ですから、問題のある箇所を正確に特定することができるのです。
ところで、整体(整体師)は柔道整復師や鍼灸あんまマッサージ師のような国家資格ではありませんし、整体師という資格もそれぞれの学校が独自に発行しているものなので、私には整体や整体師という言葉の定義が解らず困ってしまいます。
ではオステオパシーはどうかというと、やはり日本では国家資格にはなっていませんが、WHO(世界保健機関)においては代替医療として正式に認められています。
日本ではカイロプラクティックはそれなりに普及しており、アメリカの学校を卒業したというカイロプラクターもそれほど珍しくありません。
しかし現在日本にアメリカのオステオパシー医科大学を卒業したオステオパスは一人しかいません。(私の恩師の一人、森田博也DO)
それはアメリカではカイロプラクターになるのに比べて、オステオパスにのは格段に難しいからです。
以下にそれぞれの教育期間を紹介します。
上から
DC(ドクターオブカイロプラクティック)
日本の医師
MD(メディカルドクター)
DO(ドクターオブオステオパシー)
上記を見てもわかるように、アメリカでカイロプラクターになるには高校を卒業してから、一般の短期大学の2年間も含めて最短で5年でなることが出来ますが、オステオパスになるにはレジデントも含めると11年もの年月がかかります。
そのためアメリカでは、オステオパスは完全な医師として認められているのです。
残念ながら、日本では国家資格になっていないため私が卒業した3年制の専門学校が、国内ではもっともしっかりしたオステオパシーの教育機関となっています。
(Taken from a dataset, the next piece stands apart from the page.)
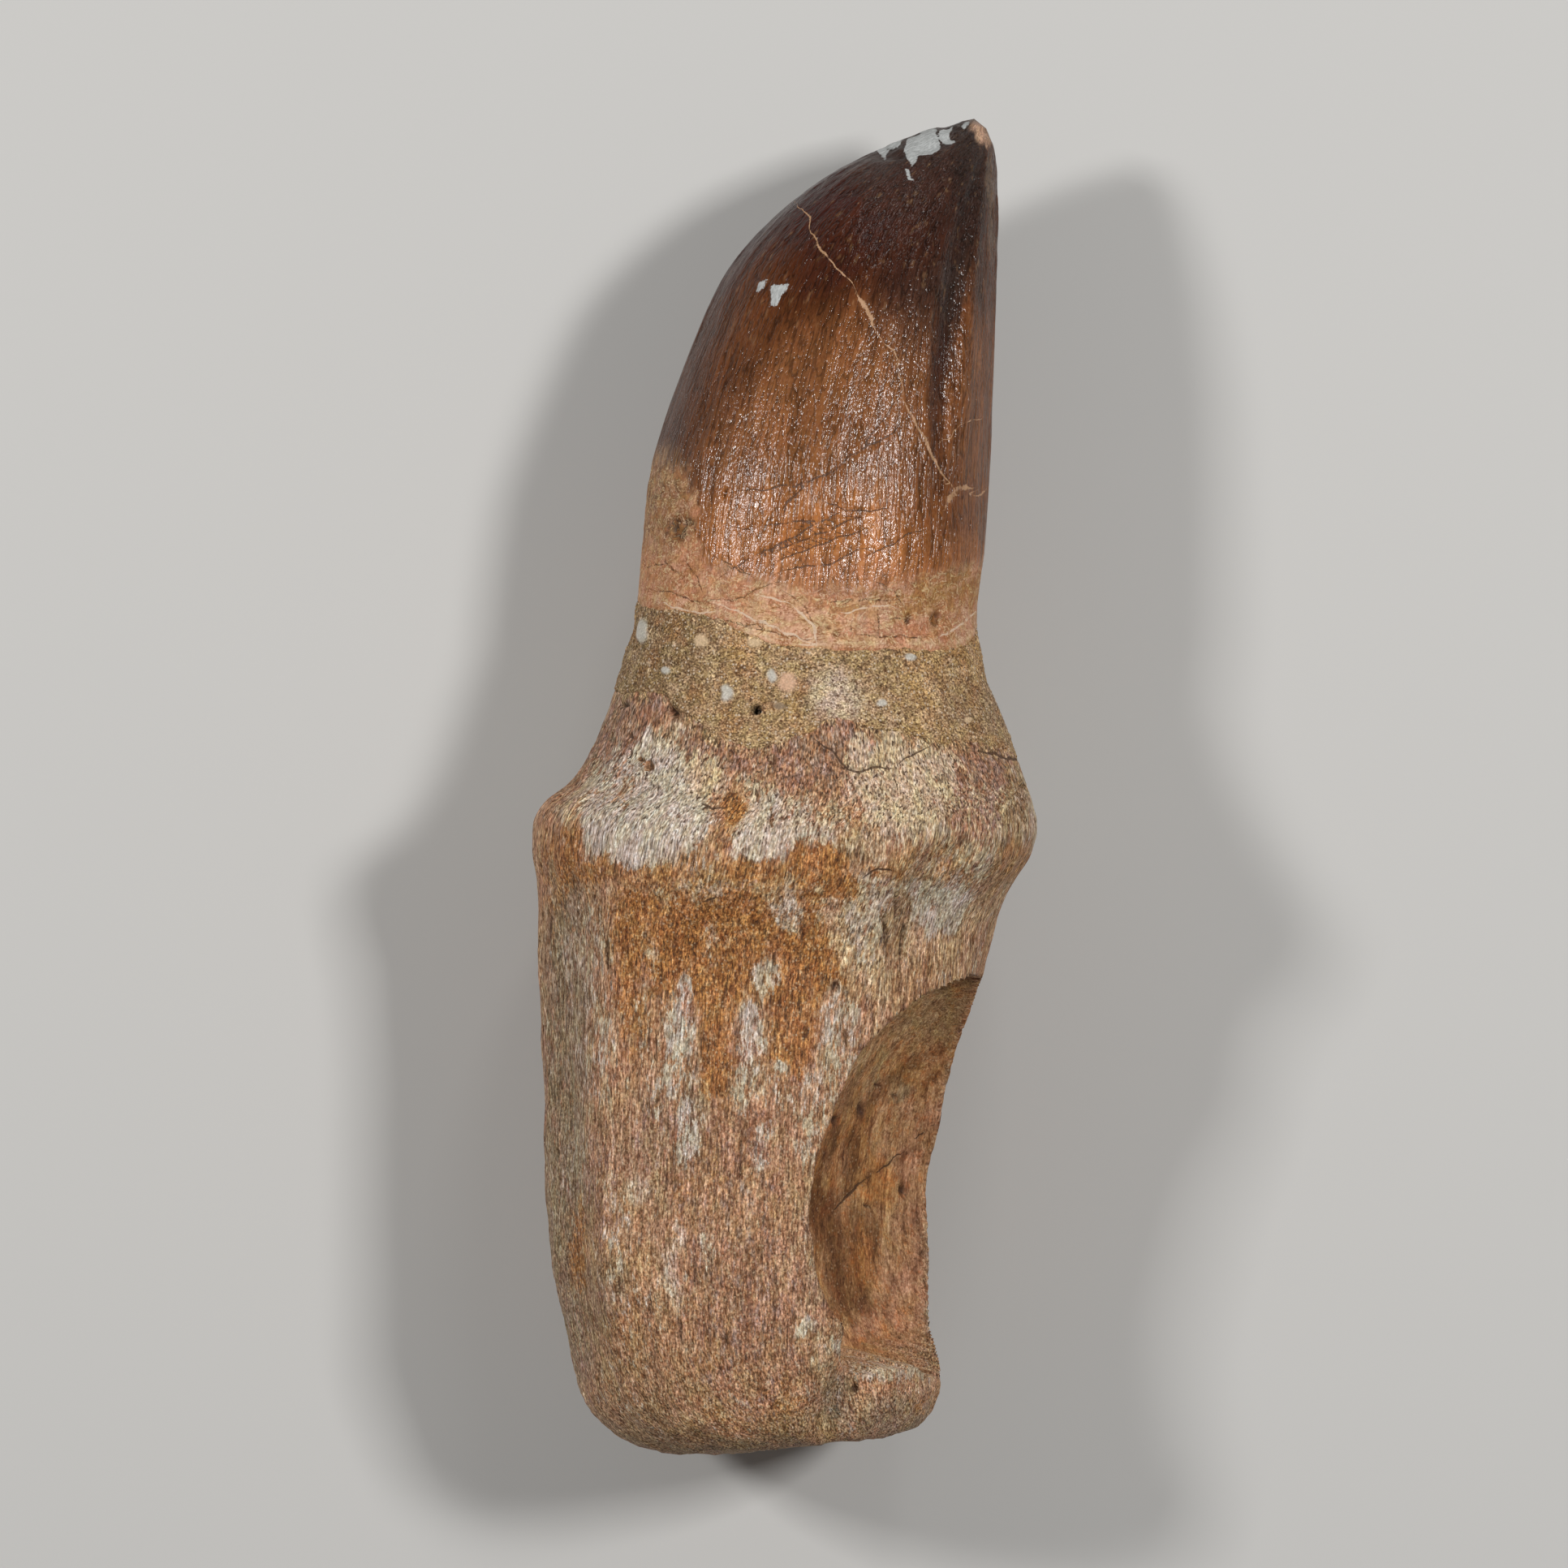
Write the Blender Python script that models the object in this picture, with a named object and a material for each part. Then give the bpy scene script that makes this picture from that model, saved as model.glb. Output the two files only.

オステオパシーの施術の基本は、解剖学と生理学に基づき、さらに触診の能力を高める努力を続けることにより、初めて可能となります。
オステオパシーを学ぶ学生がよく行う触診の訓練の例を以下に挙げます。
開いた本の上に髪の毛を1本置き、その上にページを重ねてどこに髪の毛があるかを指先の感覚だけで見つける。そして、その枚数をページづつ増やしていく。
タオルに10円玉をのせて、目を閉じた状態でタオルの端を引きタオルのどこに10円玉がのっているかを当てる。
脊柱模型にバスタオルなどを巻き付け、タオルごしに骨の詳細な形を感じとることが出来るようにする。
などがあります。
また知識という面では、特に解剖学に関しては徹底的に叩き込まれます。
筋肉、靭帯の名称や付着部分、神経支配、血管やリンパ管の走行などなど、本当に膨大な量の知識が必要です。
私が解剖学を学んだ早川先生(元東京慈恵会医科大学解剖学第一准教授)は頭蓋骨にある神経や血管が通る針の先のような孔の名称やそこを通る神経、血管の名称、機能まで全て覚えるように言いました。(残念ながら、かなり忘れてしまいましたが・・・。)
また私が学んだ学校では必ずアメリカでの解剖実習が義務づけられており、私もハワイで1度、ウエストバージニアで1度、合計100時間近く実際にメスを使って、検体の解剖を行いました。
知識と実践を兼ね備えていなければならないということで、オステオパシーはScience(科学)であり、Art(技、芸術)であるとアメリカのオステオパスは言います。(日本では、このArtという言葉を芸術と訳している場合が多いようですが、私としては「技」の意味の方がしっくりときます。例えば英語では格闘技のことを「Martial Arts」と呼びます。)
また創始者のA・T・スティルは、自分が触れている患者の体の内部の完璧な映像を頭の中に描けるようにならなければいけないと言いました。
ですから私達オステオパスは、この解剖学の知識、生理学の知識、そして触診の能力を高めるように、努力し続けなければいけないわけです。
なお私がここに書いたことは、「今までに整体 or カイロプラクティックの施術を受けていた」と言われた方の触診をした、私の主観で書いているため、「私のところは違う!」と思われる整体師やカイロプラクターの方もいるかもしれません。
そこのところは、どうかご了承ください。